Cela correspond à l’état de la jurisprudence constitutionnelle.
L’inscrire dans le texte de la Constitution mettrait fin à des débats contreproductifs.
3. Les effets escomptés et leur justification
Article 1er
La France est une République indivisible, laïque, démocratique et sociale. Elle assure l’égalité devant la loi de tous les citoyens sans distinction d’origine, de race ou de religion. Elle respecte toutes les croyances. Son organisation est décentralisée.
La loi favorise l’égal accès des femmes et des hommes aux mandats électoraux et fonctions électives, ainsi qu’aux responsabilités professionnelles et sociales.
Article 1er
La France est une République indivisible, laïque, démocratique et sociale. Elle assure l’égalité devant la loi de tous les citoyens sans distinction d’origine, de race ou de religion. Elle respecte toutes les croyances.

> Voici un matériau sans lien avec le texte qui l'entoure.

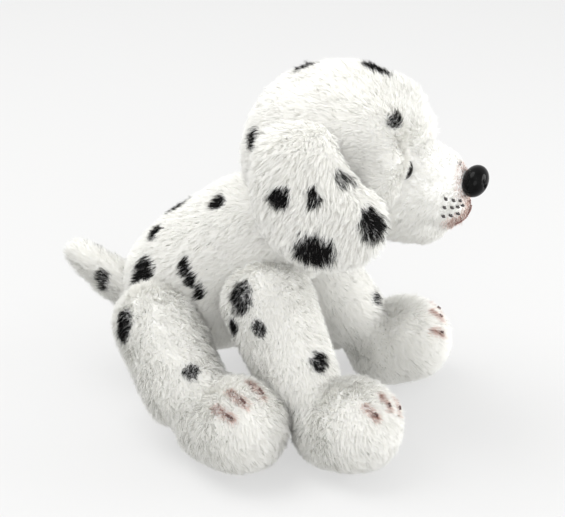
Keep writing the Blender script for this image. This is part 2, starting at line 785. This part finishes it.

Son organisation est décentralisée.
Le principe de laïcité impose l’égalité de tous devant la loi sans distinction de religion ou conviction ; il interdit de se prévaloir de ses croyances religieuses pour s’affranchir des règles communes régissant les relations entre collectivités publiques et particuliers.
La loi favorise l’égal accès des femmes et des hommes aux mandats électoraux et fonctions électives, ainsi qu’aux responsabilités professionnelles et sociales.